— start of Dataset content —

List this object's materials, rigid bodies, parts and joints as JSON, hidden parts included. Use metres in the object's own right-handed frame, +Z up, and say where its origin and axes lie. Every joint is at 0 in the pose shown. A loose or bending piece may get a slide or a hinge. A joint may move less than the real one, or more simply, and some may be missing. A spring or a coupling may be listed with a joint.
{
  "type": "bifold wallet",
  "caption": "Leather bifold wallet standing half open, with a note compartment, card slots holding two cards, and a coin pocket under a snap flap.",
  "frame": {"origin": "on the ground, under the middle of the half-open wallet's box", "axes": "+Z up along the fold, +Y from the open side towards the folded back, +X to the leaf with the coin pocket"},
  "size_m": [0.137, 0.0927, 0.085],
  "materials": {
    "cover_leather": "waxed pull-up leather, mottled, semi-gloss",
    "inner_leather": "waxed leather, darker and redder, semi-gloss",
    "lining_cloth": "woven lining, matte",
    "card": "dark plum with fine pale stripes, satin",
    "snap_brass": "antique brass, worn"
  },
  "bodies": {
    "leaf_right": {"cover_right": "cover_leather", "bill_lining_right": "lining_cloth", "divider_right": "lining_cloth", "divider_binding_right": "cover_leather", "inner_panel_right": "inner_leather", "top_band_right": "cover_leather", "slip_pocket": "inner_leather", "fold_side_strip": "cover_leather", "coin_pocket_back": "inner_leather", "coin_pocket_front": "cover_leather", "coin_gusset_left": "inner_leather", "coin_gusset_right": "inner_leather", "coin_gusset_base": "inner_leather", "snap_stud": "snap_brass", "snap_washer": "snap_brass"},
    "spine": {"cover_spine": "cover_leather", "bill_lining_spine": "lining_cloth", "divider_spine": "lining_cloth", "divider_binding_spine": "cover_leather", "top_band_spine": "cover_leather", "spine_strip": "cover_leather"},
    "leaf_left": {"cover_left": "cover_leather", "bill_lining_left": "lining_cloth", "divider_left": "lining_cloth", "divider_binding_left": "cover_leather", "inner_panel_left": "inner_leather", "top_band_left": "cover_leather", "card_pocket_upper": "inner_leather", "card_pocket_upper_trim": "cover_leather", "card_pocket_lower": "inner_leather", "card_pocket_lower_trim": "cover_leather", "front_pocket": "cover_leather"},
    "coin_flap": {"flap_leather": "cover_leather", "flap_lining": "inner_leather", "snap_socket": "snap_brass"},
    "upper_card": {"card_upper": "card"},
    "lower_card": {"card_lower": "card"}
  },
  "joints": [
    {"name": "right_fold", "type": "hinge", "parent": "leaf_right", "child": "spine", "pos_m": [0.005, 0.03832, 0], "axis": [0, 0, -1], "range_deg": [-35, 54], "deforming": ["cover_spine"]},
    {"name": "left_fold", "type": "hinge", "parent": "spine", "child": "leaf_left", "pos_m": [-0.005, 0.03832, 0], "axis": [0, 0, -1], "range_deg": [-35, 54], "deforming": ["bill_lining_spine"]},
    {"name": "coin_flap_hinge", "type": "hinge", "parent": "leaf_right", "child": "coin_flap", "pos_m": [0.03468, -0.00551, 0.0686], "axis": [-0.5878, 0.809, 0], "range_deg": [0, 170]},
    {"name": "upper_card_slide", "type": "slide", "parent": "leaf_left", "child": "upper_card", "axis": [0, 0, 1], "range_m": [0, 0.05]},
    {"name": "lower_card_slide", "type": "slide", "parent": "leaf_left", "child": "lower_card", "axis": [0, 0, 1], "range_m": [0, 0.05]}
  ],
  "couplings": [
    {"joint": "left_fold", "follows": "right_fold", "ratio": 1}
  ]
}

— end of Dataset content —

What you have to do:
Print the complete listing again, exactly as it stands.

Completed task:
List this object's materials, rigid bodies, parts and joints as JSON, hidden parts included. Use metres in the object's own right-handed frame, +Z up, and say where its origin and axes lie. Every joint is at 0 in the pose shown. A loose or bending piece may get a slide or a hinge. A joint may move less than the real one, or more simply, and some may be missing. A spring or a coupling may be listed with a joint.
{
  "type": "bifold wallet",
  "caption": "Leather bifold wallet standing half open, with a note compartment, card slots holding two cards, and a coin pocket under a snap flap.",
  "frame": {"origin": "on the ground, under the middle of the half-open wallet's box", "axes": "+Z up along the fold, +Y from the open side towards the folded back, +X to the leaf with the coin pocket"},
  "size_m": [0.137, 0.0927, 0.085],
  "materials": {
    "cover_leather": "waxed pull-up leather, mottled, semi-gloss",
    "inner_leather": "waxed leather, darker and redder, semi-gloss",
    "lining_cloth": "woven lining, matte",
    "card": "dark plum with fine pale stripes, satin",
    "snap_brass": "antique brass, worn"
  },
  "bodies": {
    "leaf_right": {"cover_right": "cover_leather", "bill_lining_right": "lining_cloth", "divider_right": "lining_cloth", "divider_binding_right": "cover_leather", "inner_panel_right": "inner_leather", "top_band_right": "cover_leather", "slip_pocket": "inner_leather", "fold_side_strip": "cover_leather", "coin_pocket_back": "inner_leather", "coin_pocket_front": "cover_leather", "coin_gusset_left": "inner_leather", "coin_gusset_right": "inner_leather", "coin_gusset_base": "inner_leather", "snap_stud": "snap_brass", "snap_washer": "snap_brass"},
    "spine": {"cover_spine": "cover_leather", "bill_lining_spine": "lining_cloth", "divider_spine": "lining_cloth", "divider_binding_spine": "cover_leather", "top_band_spine": "cover_leather", "spine_strip": "cover_leather"},
    "leaf_left": {"cover_left": "cover_leather", "bill_lining_left": "lining_cloth", "divider_left": "lining_cloth", "divider_binding_left": "cover_leather", "inner_panel_left": "inner_leather", "top_band_left": "cover_leather", "card_pocket_upper": "inner_leather", "card_pocket_upper_trim": "cover_leather", "card_pocket_lower": "inner_leather", "card_pocket_lower_trim": "cover_leather", "front_pocket": "cover_leather"},
    "coin_flap": {"flap_leather": "cover_leather", "flap_lining": "inner_leather", "snap_socket": "snap_brass"},
    "upper_card": {"card_upper": "card"},
    "lower_card": {"card_lower": "card"}
  },
  "joints": [
    {"name": "right_fold", "type": "hinge", "parent": "leaf_right", "child": "spine", "pos_m": [0.005, 0.03832, 0], "axis": [0, 0, -1], "range_deg": [-35, 54], "deforming": ["cover_spine"]},
    {"name": "left_fold", "type": "hinge", "parent": "spine", "child": "leaf_left", "pos_m": [-0.005, 0.03832, 0], "axis": [0, 0, -1], "range_deg": [-35, 54], "deforming": ["bill_lining_spine"]},
    {"name": "coin_flap_hinge", "type": "hinge", "parent": "leaf_right", "child": "coin_flap", "pos_m": [0.03468, -0.00551, 0.0686], "axis": [-0.5878, 0.809, 0], "range_deg": [0, 170]},
    {"name": "upper_card_slide", "type": "slide", "parent": "leaf_left", "child": "upper_card", "axis": [0, 0, 1], "range_m": [0, 0.05]},
    {"name": "lower_card_slide", "type": "slide", "parent": "leaf_left", "child": "lower_card", "axis": [0, 0, 1], "range_m": [0, 0.05]}
  ],
  "couplings": [
    {"joint": "left_fold", "follows": "right_fold", "ratio": 1}
  ]
}